:: INSTRUCTION ::
Reproduce the listing verbatim.

** START OF MATERIAL PROVIDED **

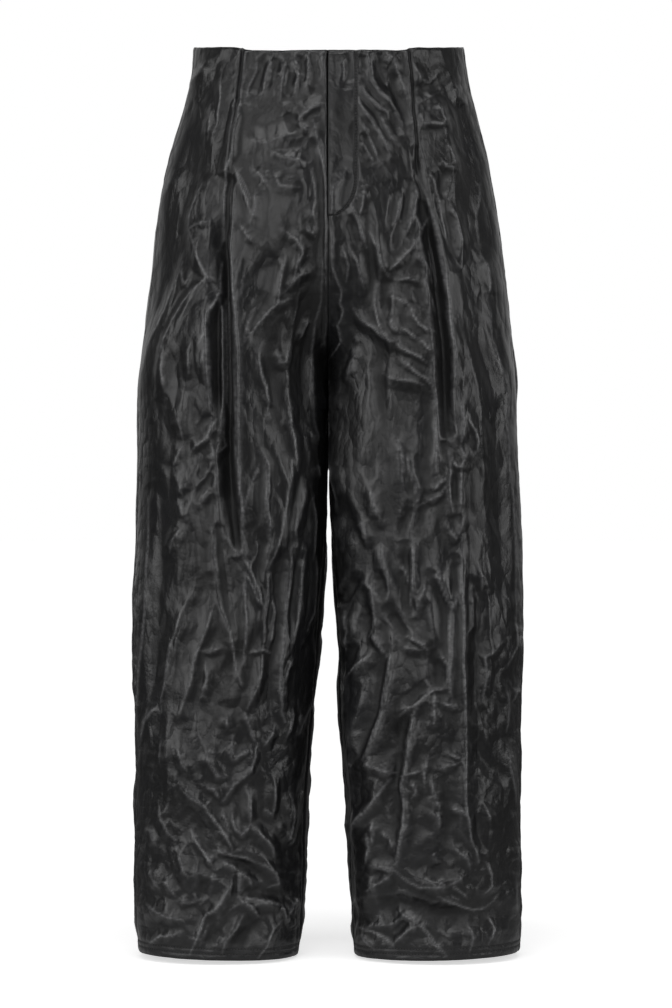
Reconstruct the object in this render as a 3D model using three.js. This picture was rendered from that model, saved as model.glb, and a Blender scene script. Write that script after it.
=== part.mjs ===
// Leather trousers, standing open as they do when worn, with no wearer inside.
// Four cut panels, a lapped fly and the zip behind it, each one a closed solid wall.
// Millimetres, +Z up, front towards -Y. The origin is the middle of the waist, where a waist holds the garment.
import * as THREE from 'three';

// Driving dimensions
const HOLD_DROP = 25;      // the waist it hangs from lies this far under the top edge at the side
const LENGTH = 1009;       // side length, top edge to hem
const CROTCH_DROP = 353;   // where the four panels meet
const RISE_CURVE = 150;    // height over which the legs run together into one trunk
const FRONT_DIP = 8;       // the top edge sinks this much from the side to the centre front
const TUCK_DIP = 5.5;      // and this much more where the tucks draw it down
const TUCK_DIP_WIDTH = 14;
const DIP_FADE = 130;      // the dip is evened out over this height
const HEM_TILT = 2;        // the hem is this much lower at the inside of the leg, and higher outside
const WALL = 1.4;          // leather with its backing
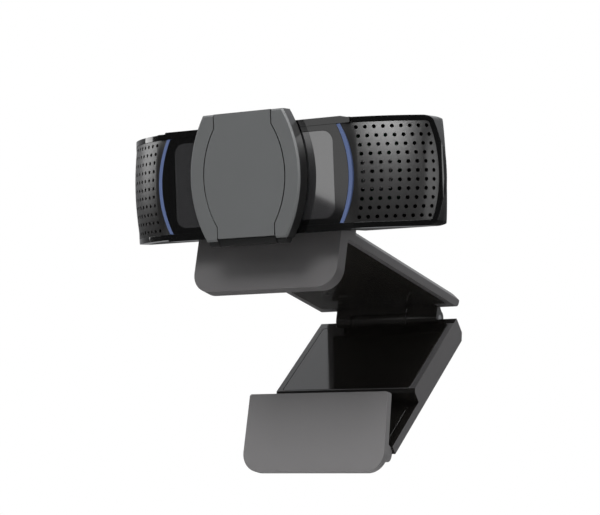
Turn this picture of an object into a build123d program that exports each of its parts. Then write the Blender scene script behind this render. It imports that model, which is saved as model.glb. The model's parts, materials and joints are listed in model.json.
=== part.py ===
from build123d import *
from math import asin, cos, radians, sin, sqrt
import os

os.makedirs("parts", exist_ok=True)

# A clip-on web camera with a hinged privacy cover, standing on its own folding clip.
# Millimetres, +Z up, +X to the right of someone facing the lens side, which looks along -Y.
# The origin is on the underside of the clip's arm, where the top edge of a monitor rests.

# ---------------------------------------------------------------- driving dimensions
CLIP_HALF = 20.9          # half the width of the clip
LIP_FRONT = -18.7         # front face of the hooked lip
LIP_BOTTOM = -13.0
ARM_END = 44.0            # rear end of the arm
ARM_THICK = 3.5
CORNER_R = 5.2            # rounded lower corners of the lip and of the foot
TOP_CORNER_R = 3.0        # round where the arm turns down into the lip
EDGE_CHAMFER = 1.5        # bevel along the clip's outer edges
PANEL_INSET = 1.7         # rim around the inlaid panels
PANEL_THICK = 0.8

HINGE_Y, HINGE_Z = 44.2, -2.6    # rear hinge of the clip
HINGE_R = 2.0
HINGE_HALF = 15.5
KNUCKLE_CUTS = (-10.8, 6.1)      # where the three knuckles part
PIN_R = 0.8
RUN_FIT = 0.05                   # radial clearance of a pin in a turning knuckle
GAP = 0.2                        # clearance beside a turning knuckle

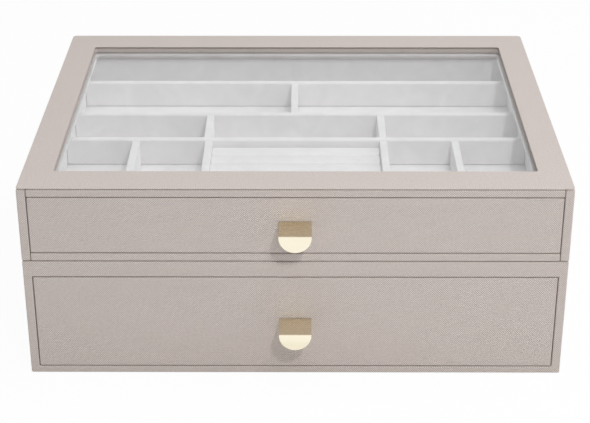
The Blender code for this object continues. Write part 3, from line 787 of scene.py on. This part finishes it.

** END OF MATERIAL PROVIDED **

:: ANSWER FOR THIS EXERCISE ::
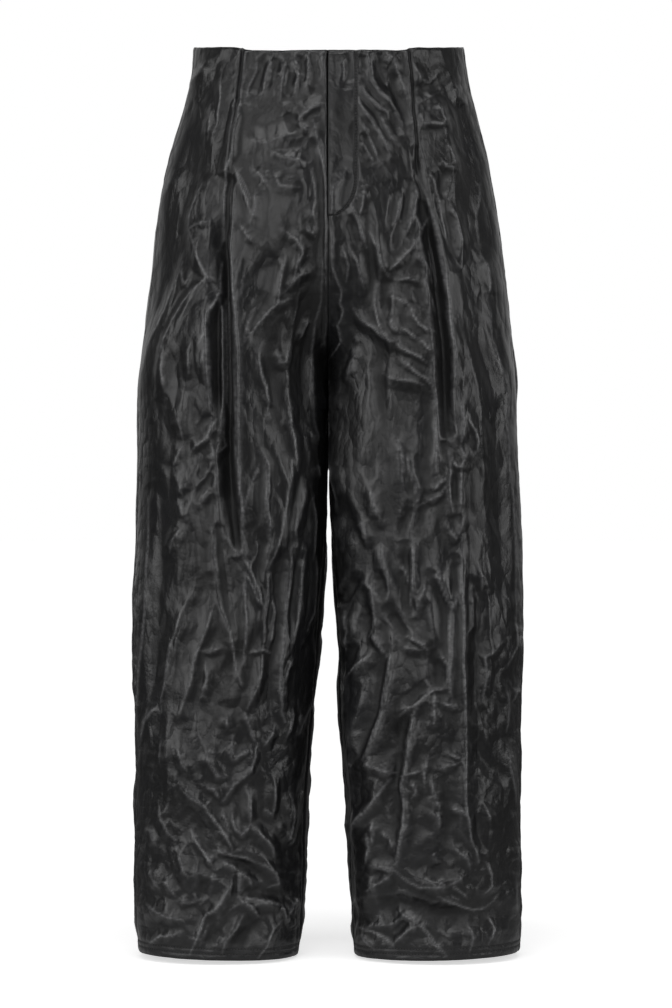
Reconstruct the object in this render as a 3D model using three.js. This picture was rendered from that model, saved as model.glb, and a Blender scene script. Write that script after it.
=== part.mjs ===
// Leather trousers, standing open as they do when worn, with no wearer inside.
// Four cut panels, a lapped fly and the zip behind it, each one a closed solid wall.
// Millimetres, +Z up, front towards -Y. The origin is the middle of the waist, where a waist holds the garment.
import * as THREE from 'three';

// Driving dimensions
const HOLD_DROP = 25;      // the waist it hangs from lies this far under the top edge at the side
const LENGTH = 1009;       // side length, top edge to hem
const CROTCH_DROP = 353;   // where the four panels meet
const RISE_CURVE = 150;    // height over which the legs run together into one trunk
const FRONT_DIP = 8;       // the top edge sinks this much from the side to the centre front
const TUCK_DIP = 5.5;      // and this much more where the tucks draw it down
const TUCK_DIP_WIDTH = 14;
const DIP_FADE = 130;      // the dip is evened out over this height
const HEM_TILT = 2;        // the hem is this much lower at the inside of the leg, and higher outside
const WALL = 1.4;          // leather with its backing
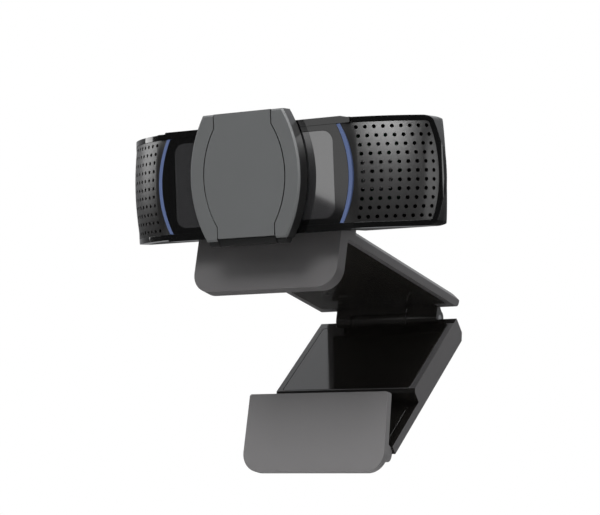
Turn this picture of an object into a build123d program that exports each of its parts. Then write the Blender scene script behind this render. It imports that model, which is saved as model.glb. The model's parts, materials and joints are listed in model.json.
=== part.py ===
from build123d import *
from math import asin, cos, radians, sin, sqrt
import os

os.makedirs("parts", exist_ok=True)

# A clip-on web camera with a hinged privacy cover, standing on its own folding clip.
# Millimetres, +Z up, +X to the right of someone facing the lens side, which looks along -Y.
# The origin is on the underside of the clip's arm, where the top edge of a monitor rests.

# ---------------------------------------------------------------- driving dimensions
CLIP_HALF = 20.9          # half the width of the clip
LIP_FRONT = -18.7         # front face of the hooked lip
LIP_BOTTOM = -13.0
ARM_END = 44.0            # rear end of the arm
ARM_THICK = 3.5
CORNER_R = 5.2            # rounded lower corners of the lip and of the foot
TOP_CORNER_R = 3.0        # round where the arm turns down into the lip
EDGE_CHAMFER = 1.5        # bevel along the clip's outer edges
PANEL_INSET = 1.7         # rim around the inlaid panels
PANEL_THICK = 0.8

HINGE_Y, HINGE_Z = 44.2, -2.6    # rear hinge of the clip
HINGE_R = 2.0
HINGE_HALF = 15.5
KNUCKLE_CUTS = (-10.8, 6.1)      # where the three knuckles part
PIN_R = 0.8
RUN_FIT = 0.05                   # radial clearance of a pin in a turning knuckle
GAP = 0.2                        # clearance beside a turning knuckle

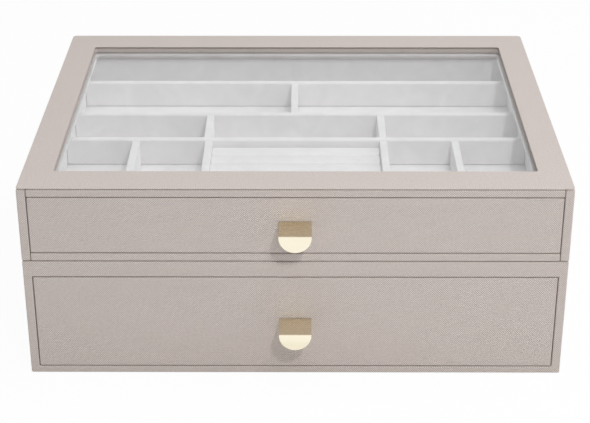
The Blender code for this object continues. Write part 3, from line 787 of scene.py on. This part finishes it.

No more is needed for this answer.